* **What the exercise asks**: Copy out all the lines in the records that include the word "each".

* **Material to process**:
* Begin *

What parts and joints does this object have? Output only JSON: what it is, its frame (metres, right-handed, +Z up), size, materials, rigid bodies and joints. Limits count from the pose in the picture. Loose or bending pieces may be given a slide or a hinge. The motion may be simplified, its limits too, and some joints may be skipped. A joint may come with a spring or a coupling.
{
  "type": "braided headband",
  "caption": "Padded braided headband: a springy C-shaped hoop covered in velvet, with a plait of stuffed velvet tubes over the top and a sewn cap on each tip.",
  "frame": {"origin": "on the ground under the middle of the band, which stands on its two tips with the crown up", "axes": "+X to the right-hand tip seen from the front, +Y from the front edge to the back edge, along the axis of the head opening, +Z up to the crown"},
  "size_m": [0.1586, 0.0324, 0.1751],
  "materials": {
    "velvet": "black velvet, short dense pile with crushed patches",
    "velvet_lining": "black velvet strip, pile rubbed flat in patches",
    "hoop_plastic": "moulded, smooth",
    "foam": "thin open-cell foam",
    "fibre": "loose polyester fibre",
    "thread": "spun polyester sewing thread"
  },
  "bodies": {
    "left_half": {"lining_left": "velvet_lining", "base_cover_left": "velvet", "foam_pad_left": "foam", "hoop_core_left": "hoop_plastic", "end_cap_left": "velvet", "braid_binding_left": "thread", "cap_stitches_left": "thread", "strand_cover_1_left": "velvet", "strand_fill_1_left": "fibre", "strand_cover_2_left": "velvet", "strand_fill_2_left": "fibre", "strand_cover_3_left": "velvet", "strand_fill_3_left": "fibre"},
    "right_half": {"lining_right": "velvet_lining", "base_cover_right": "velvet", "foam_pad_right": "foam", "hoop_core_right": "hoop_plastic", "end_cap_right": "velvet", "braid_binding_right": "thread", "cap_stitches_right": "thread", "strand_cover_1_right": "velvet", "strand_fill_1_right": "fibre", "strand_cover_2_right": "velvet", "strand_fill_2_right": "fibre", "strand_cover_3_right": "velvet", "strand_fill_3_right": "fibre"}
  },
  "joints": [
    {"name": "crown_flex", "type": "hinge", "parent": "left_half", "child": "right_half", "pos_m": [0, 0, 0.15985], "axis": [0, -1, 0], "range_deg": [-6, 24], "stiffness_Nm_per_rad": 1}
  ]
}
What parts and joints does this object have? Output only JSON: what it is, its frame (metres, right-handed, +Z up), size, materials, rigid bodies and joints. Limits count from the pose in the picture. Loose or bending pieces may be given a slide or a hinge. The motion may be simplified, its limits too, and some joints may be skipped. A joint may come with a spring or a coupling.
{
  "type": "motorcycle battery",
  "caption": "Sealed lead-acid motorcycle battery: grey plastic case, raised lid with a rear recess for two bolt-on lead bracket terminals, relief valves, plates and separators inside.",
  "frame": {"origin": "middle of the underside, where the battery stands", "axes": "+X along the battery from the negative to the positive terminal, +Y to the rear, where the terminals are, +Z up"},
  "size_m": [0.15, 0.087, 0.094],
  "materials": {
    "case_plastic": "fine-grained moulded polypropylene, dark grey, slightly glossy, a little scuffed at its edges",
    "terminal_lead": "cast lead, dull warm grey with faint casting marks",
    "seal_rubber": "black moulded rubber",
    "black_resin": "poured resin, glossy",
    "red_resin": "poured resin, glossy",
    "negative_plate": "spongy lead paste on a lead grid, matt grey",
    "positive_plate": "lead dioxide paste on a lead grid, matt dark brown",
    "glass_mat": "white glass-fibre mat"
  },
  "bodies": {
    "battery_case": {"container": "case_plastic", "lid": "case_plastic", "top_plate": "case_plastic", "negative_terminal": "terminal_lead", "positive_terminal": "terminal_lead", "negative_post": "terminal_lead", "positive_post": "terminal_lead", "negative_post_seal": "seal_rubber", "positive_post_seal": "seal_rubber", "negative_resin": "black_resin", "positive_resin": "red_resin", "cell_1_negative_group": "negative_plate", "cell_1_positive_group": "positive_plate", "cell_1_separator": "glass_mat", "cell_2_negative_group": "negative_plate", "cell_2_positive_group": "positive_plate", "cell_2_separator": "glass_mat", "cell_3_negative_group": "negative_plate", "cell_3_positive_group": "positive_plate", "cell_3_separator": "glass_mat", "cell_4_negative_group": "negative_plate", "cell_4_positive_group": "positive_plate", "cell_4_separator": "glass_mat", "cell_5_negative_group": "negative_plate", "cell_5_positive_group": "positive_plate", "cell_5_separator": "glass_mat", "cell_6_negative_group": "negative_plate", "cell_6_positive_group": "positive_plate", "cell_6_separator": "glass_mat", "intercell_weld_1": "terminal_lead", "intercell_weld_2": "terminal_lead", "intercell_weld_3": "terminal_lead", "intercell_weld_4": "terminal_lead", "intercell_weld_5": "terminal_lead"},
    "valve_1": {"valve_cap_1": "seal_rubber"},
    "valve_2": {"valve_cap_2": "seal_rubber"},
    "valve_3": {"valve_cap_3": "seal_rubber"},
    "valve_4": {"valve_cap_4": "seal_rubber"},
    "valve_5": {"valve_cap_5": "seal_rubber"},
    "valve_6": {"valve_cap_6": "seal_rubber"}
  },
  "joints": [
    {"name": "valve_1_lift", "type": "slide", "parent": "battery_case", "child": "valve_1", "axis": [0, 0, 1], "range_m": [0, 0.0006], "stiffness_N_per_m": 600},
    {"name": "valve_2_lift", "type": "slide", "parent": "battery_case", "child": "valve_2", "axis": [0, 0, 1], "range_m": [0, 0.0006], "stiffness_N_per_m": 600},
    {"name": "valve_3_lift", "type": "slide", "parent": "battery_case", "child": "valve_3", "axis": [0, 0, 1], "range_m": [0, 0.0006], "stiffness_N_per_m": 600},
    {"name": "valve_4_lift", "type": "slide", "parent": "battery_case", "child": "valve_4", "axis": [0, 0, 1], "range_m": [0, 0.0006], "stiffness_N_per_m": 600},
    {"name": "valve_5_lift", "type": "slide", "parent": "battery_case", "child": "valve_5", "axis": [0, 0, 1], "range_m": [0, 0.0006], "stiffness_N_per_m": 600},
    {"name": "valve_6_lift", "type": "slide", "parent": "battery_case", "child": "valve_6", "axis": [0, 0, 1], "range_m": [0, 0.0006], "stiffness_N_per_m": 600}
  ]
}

* End *
* Begin *

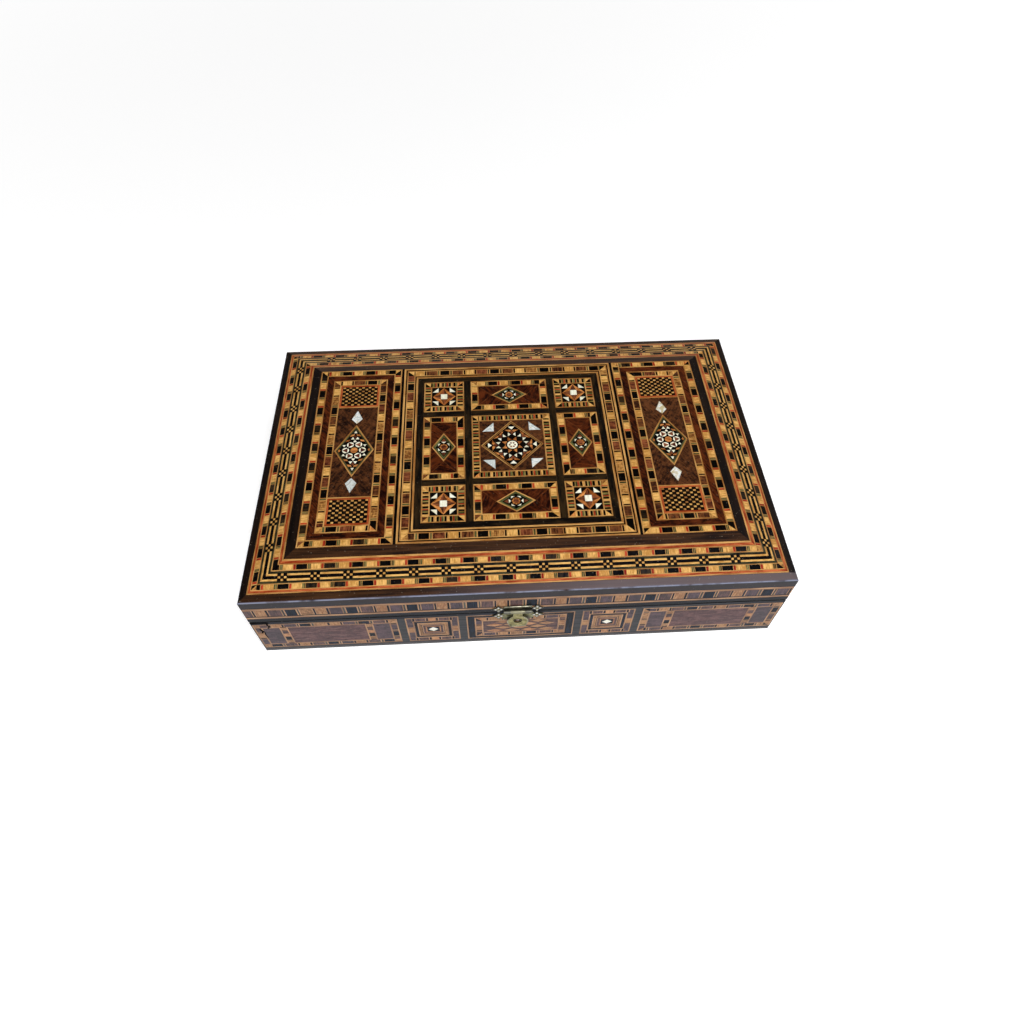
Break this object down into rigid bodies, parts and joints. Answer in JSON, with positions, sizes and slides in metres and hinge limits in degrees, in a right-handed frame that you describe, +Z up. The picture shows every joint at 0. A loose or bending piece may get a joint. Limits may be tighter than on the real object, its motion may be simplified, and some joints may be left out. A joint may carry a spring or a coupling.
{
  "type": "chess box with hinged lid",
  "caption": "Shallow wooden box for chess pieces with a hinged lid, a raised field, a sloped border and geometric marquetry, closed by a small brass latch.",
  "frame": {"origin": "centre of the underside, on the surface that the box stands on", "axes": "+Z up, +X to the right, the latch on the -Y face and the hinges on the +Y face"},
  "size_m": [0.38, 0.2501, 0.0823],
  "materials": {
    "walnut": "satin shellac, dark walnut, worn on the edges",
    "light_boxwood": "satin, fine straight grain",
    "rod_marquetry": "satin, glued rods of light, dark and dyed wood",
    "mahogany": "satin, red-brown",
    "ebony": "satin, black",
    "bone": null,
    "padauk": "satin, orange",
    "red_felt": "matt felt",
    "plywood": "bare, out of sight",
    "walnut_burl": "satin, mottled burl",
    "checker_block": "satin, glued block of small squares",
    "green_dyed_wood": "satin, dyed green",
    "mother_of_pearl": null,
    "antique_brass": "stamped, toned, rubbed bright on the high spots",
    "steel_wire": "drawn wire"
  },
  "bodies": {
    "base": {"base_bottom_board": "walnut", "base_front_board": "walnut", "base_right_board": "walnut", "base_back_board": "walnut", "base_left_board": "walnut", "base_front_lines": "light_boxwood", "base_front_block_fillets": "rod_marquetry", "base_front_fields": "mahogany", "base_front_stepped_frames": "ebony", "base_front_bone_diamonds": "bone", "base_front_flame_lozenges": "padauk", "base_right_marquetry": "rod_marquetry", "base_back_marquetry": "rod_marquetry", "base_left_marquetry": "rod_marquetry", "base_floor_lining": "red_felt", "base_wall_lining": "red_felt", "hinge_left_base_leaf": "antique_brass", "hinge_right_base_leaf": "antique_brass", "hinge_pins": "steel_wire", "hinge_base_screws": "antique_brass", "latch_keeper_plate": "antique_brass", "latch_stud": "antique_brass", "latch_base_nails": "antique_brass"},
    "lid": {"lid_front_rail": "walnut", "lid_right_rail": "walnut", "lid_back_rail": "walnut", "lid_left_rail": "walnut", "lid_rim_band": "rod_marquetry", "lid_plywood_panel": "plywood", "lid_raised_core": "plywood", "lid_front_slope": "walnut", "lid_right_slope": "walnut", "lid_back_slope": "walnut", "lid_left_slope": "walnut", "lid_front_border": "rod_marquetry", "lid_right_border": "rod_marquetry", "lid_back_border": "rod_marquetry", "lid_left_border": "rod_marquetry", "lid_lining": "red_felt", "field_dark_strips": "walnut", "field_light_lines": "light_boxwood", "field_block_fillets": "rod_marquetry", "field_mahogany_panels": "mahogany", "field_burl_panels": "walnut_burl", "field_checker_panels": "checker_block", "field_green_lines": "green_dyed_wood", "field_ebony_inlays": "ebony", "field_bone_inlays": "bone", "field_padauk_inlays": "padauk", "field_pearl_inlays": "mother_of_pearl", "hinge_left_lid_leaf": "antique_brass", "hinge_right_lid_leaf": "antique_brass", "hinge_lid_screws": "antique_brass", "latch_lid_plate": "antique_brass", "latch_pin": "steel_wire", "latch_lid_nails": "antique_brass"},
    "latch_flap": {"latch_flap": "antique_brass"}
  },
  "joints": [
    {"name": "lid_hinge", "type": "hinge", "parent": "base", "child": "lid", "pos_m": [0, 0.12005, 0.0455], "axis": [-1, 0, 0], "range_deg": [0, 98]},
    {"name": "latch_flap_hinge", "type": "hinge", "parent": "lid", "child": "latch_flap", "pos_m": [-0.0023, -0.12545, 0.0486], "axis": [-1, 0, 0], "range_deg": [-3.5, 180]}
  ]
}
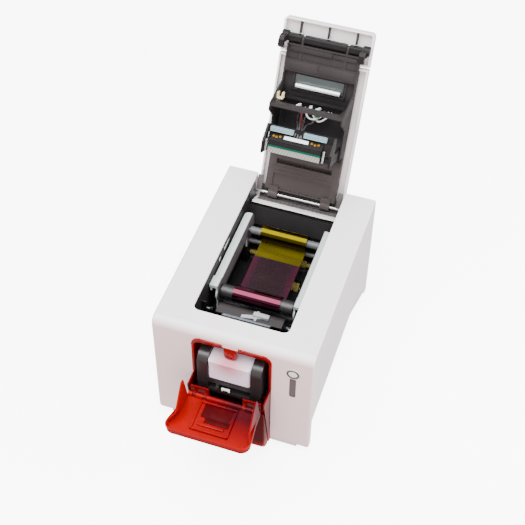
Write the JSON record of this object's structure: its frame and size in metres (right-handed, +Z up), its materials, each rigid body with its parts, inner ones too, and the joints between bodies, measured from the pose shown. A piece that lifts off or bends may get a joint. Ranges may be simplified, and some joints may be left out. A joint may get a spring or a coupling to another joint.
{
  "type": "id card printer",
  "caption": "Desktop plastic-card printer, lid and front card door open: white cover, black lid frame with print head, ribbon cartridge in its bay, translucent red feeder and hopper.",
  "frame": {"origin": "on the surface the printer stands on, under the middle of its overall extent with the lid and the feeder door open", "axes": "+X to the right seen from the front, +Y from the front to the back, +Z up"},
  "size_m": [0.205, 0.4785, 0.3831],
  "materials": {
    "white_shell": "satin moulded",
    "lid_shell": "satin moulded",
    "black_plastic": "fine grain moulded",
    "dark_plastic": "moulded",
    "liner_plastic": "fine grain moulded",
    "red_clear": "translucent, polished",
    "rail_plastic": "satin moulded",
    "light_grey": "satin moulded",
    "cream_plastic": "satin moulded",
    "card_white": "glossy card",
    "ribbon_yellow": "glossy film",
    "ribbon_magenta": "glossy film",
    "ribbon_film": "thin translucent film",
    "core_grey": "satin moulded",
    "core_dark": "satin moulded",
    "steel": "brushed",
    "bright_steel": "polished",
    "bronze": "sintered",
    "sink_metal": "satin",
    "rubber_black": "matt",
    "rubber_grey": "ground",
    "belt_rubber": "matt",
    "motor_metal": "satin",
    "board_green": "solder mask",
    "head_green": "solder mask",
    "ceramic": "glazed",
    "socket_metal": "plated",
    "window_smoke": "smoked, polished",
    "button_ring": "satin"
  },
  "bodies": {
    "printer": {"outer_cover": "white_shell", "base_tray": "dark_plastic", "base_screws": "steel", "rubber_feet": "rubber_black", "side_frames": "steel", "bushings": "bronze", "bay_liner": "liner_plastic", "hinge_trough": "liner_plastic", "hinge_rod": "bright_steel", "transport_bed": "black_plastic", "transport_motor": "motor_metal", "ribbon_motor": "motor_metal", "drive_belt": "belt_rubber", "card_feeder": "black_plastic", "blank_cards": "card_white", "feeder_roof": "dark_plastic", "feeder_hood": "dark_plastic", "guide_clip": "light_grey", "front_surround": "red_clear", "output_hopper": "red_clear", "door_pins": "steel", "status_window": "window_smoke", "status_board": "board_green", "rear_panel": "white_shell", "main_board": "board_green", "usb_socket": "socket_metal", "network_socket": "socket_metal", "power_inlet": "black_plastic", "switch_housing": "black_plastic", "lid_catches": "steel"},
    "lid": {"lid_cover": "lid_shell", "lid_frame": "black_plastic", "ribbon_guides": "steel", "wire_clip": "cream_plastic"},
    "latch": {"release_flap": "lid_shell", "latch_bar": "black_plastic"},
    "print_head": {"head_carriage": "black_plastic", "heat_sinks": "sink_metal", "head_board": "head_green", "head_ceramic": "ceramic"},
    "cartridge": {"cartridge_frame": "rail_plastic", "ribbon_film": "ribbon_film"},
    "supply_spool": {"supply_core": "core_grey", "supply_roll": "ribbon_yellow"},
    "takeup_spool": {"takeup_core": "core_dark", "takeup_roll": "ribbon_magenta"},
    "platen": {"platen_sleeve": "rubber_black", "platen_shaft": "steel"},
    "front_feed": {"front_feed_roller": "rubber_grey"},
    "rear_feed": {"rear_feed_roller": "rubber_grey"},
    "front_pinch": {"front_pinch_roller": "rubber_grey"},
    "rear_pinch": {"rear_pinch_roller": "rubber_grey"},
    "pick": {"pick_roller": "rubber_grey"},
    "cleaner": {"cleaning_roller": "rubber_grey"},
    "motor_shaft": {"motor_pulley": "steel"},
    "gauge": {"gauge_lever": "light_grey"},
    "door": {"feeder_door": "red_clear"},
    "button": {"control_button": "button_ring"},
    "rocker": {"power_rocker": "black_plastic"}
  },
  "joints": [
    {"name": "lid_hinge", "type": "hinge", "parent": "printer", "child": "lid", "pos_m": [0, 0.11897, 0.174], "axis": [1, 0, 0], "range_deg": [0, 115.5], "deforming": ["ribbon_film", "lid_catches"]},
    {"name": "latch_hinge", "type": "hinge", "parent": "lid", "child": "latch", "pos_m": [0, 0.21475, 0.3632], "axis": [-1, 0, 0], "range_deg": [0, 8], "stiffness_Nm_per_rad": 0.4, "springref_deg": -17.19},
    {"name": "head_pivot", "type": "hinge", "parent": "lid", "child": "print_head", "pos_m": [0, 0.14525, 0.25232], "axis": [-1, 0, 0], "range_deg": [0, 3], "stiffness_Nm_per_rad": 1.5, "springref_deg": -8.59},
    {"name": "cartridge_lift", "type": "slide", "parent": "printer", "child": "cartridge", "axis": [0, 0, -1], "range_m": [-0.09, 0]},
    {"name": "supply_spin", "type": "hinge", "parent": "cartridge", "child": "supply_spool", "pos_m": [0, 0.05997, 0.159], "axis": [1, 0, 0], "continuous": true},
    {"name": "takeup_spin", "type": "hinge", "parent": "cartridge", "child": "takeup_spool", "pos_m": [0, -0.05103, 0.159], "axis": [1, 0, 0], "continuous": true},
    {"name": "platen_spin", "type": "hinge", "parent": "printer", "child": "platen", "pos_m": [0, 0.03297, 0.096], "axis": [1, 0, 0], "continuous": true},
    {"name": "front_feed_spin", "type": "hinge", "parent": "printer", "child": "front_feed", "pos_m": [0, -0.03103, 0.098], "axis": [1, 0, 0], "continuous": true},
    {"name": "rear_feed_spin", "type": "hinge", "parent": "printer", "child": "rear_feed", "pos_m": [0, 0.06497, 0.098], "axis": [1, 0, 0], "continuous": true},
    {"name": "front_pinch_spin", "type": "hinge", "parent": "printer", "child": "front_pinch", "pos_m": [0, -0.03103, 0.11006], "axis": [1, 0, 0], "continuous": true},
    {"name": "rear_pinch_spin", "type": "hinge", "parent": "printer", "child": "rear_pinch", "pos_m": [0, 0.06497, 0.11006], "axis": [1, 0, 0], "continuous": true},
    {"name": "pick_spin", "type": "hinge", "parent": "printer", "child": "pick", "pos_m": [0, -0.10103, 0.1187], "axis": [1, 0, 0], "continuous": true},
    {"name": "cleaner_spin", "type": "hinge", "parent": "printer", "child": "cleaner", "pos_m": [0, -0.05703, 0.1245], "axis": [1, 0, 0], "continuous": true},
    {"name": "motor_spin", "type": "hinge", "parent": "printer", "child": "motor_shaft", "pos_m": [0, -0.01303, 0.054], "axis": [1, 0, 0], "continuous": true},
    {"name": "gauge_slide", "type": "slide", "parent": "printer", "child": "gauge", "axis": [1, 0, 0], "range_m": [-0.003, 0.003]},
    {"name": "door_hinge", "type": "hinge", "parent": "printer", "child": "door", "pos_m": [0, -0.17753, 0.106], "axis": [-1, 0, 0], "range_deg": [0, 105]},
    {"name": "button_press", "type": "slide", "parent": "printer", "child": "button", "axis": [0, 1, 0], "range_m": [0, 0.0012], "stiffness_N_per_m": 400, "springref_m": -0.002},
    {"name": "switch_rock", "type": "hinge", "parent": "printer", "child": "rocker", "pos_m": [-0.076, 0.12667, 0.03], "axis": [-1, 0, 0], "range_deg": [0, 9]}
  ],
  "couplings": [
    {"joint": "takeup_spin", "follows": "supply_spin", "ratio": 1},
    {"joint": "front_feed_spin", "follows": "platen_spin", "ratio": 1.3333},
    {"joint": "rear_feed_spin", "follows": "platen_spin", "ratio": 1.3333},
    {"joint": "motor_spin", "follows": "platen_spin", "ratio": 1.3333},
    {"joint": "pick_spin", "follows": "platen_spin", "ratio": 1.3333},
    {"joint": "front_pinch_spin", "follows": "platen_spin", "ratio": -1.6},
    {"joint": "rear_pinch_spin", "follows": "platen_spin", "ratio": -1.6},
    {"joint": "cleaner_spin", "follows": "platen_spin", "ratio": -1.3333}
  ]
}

* End *

* **The completed task**:
  "caption": "Padded braided headband: a springy C-shaped hoop covered in velvet, with a plait of stuffed velvet tubes over the top and a sewn cap on each tip.",
Write the JSON record of this object's structure: its frame and size in metres (right-handed, +Z up), its materials, each rigid body with its parts, inner ones too, and the joints between bodies, measured from the pose shown. A piece that lifts off or bends may get a joint. Ranges may be simplified, and some joints may be left out. A joint may get a spring or a coupling to another joint.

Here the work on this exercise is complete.